I'll watch the reviews later, but the quick looks I took make me think it should be a flat bar ATB


----------



## BadgerOne (Jul 17, 2015)

Weird name. I was grappled by a ghost once. I'm still undecided whether it was frightening or arousing.


----------



## 834905 (Mar 8, 2018)

Redlands R&C said:


> Its under the Surly forum, but I know I don't actively seek out manufacturer forums... Surly Ghost Grappler
> 
> I'll watch the reviews later, but the quick looks I took make me think it should be a flat bar ATB


The specific manufacturer subs are pretty worthless imo. Much better discussion to be had here... from the review I watched on Bikepacking.com earlier, it looks like the geo is very similar to the Krampus, with tweaks for drop bars.


----------



## BadgerOne (Jul 17, 2015)

Geo is very similar to the Sonder Camino that will be arriving on my doorstep in about 2 weeks, except the Surly is designed around 27.5 instead of 700c x 50. I'm loving these types of bikes but wondering at what point do things go from an almost-everything bike to a not-quite-MTB-and-a-luggard-everywhere-else bike.


----------



## mack_turtle (Jan 6, 2009)

it appears that they really want this to be a drop-bar specific bike. dirt-drop bar, actually. I get it. not for me, but a dedicated rigid bike is somewhat unique. definitely seems like something better suited for long-distance bikepacking in the widerness, but could be a hoot on trails. notice the straight head tube. they really don't want people trying to shoehorn a modern suspension for into this bike. fair enough, the GG knows what it is, and it's not a hardtail.


----------



## Funoutside (Jul 17, 2019)

From the reviews it seems like the Cowchippers will be on this bike & only the review bikes that got the Woodchippers. I'd be curious to see how it compares to others in it's class like the Otso Fenrir, Tumbleweed Stargazer, Cotic Cascade, & Black Mountain Cycle La Cabra.


----------



## azjonboy (Dec 21, 2006)

I tend to think they are trying too hard with some of their frames to create a niche or demand for something.
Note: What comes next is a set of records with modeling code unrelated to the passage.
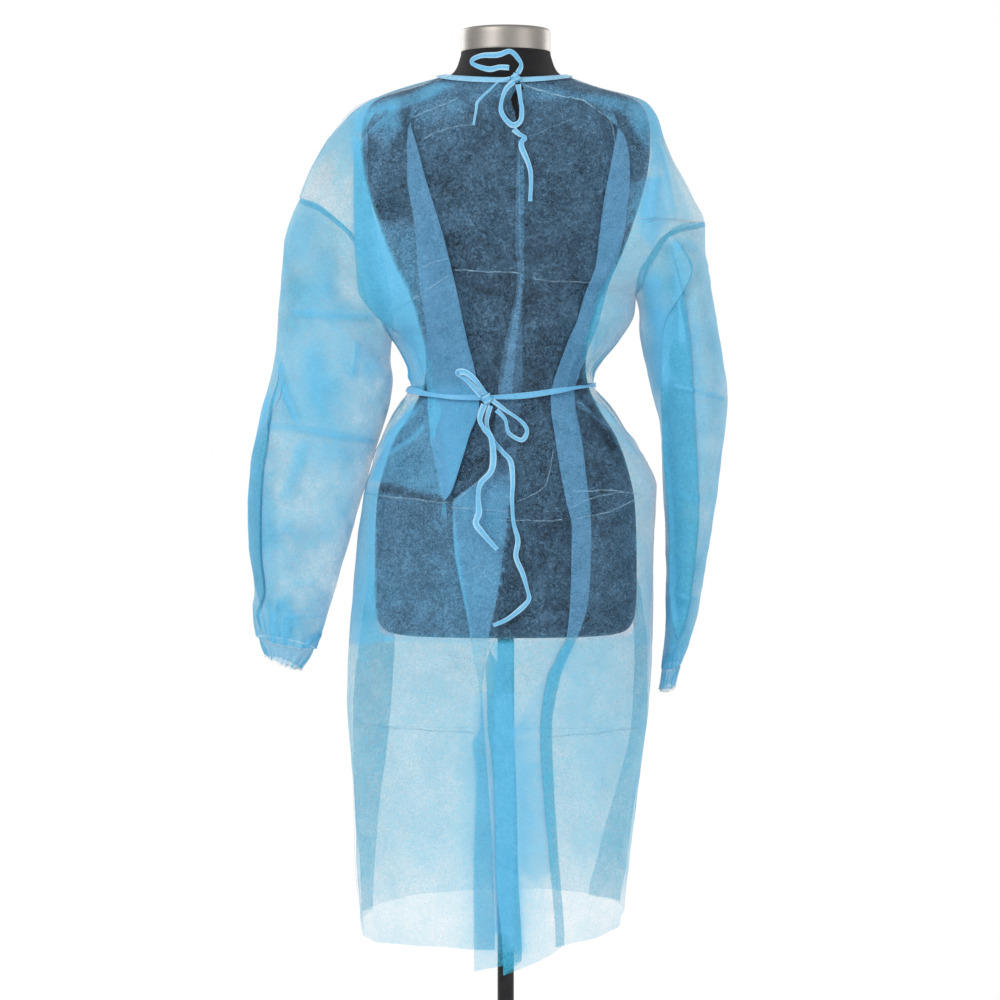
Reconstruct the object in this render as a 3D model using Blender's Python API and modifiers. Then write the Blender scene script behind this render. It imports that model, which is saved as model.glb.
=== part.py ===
"""Isolation gown tied at the back, worn by a limbless dress form on a pole and a round base.

Lengths in the tables are millimetres and are turned into metres when a mesh is made. +Z is up,
+X is the side of the right panel of the back, and the open back of the gown faces -Y. The
origin is on the floor, under the pole. Every cloth piece is a wall of the same thickness that
is carried by rings round the body or round an arm; a pleat is the same wall going forward,
back and forward again at rising distances from its ring.
"""

import math

import bpy
import numpy as np

MM = 0.001
WALL = 1.2
SEAM = 0.36

# Layers of a pleat, as distances out from the ring: under, the two ends of the middle, and top
UNDER, MIDDLE_IN, MIDDLE_OUT, TOP = 0.0, 1.9, 3.6, 5.5
LAP = 2.6  # how far the right panel of the back lies outside the left one
LAP_END, LAP_FADE = 1492.0, 30.0  # they are apart at the keyhole, from a little below this height
UNDERARM_LEFT, UNDERARM_RIGHT = 1194.0, 1250.0
ARM_TOP_LEFT, ARM_TOP_RIGHT = 1378.0, 1347.0
NECK_TOP = 1533.0
HEM = 425.0

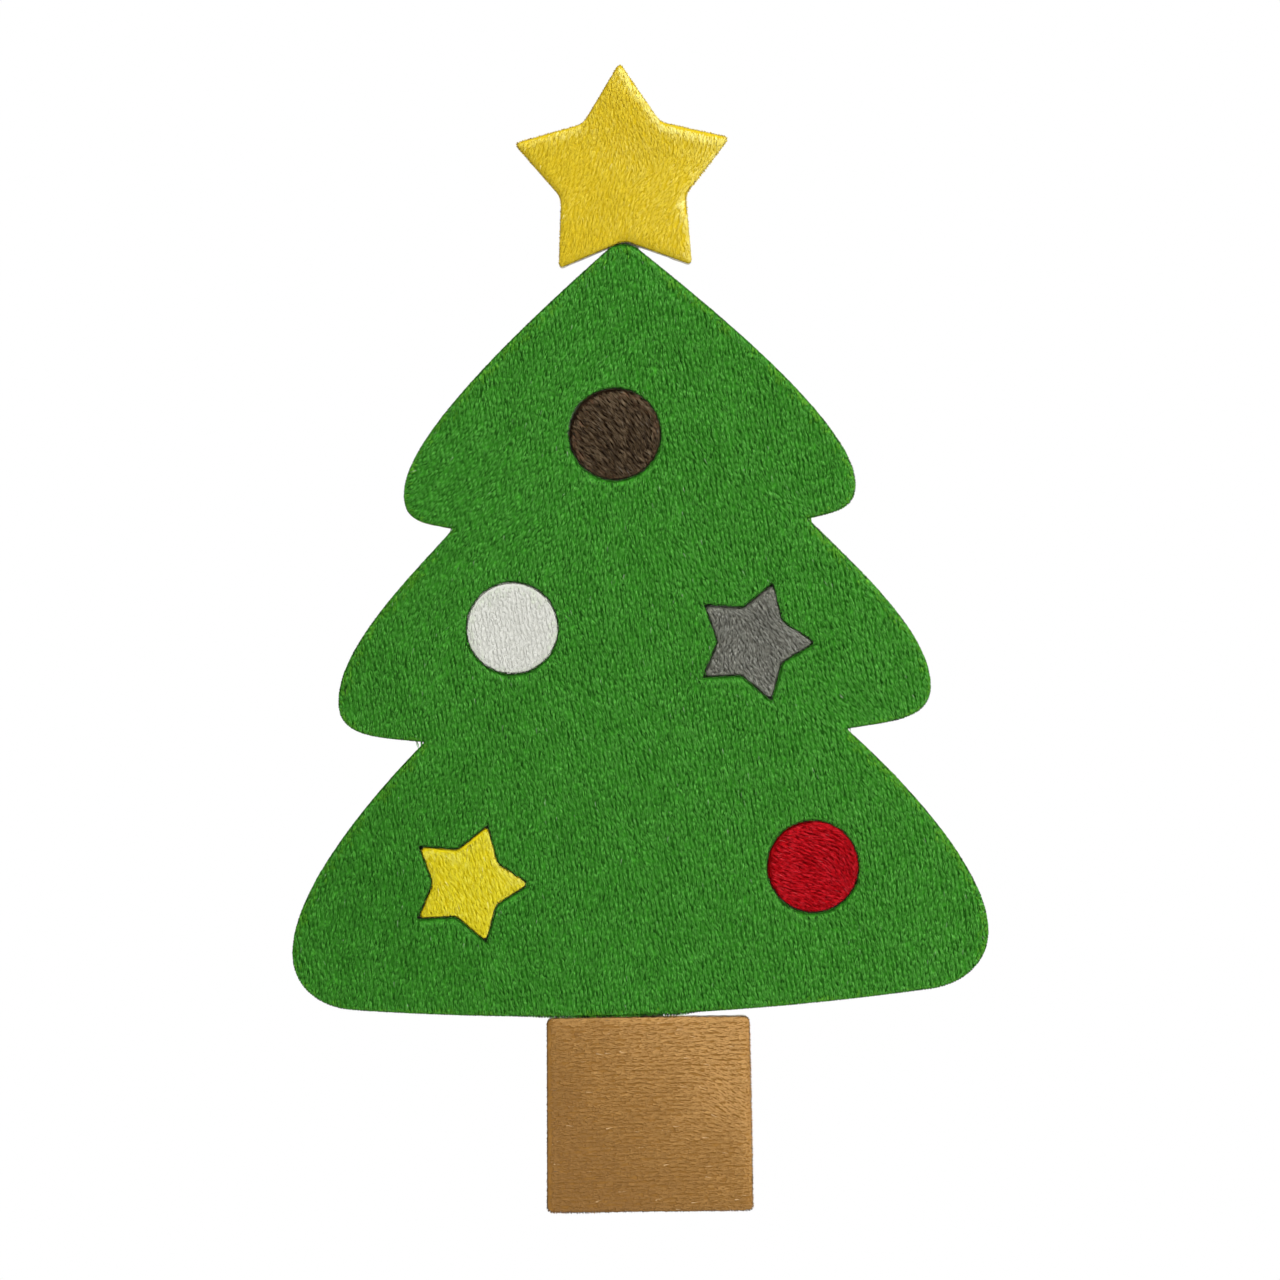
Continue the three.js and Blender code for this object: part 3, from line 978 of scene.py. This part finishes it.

I would never run a drop bar rigid bike on our AZ trails. Heck, the dirt roads here have more rough to them than most MTB trails in other places.


----------



## VegasSingleSpeed (May 5, 2005)

azjonboy said:


> I tend to think they are trying too hard with some of their frames to create a niche or demand for something.


There is an existing niche and demand.


----------



## WillDB (Jul 15, 2020)

azjonboy said:


> I tend to think they are trying too hard with some of their frames to create a niche or demand for something.
> 
> I would never run a drop bar rigid bike on our AZ trails. Heck, the dirt roads here have more rough to them than most MTB trails in other places.


Up until a few years ago, Surly was a very niche company. One of the first commercial 29ers, the Pugs, and their Cargo offerings weren't normal. There has been an explosion of these types of drop bar MTBs. Sadly, this is a Krampus with more reach and less tire clearance. I do agree that drops on rough single/fire roads aren't a good idea.


----------



## Funoutside (Jul 17, 2019)

atomiccityfun said:


> Sadly, this is a Krampus with more reach and less tire clearance.


Wouldn't that just be a Karate Monkey?


----------



## 93EXCivic (Mar 12, 2018)

I want to like it but IMO the reach is too long for me to want to run drop bars...


----------



## Funoutside (Jul 17, 2019)

I'm guessing they wanted to differentiate it more from the likes of the Tumbleweed Stargazer .


----------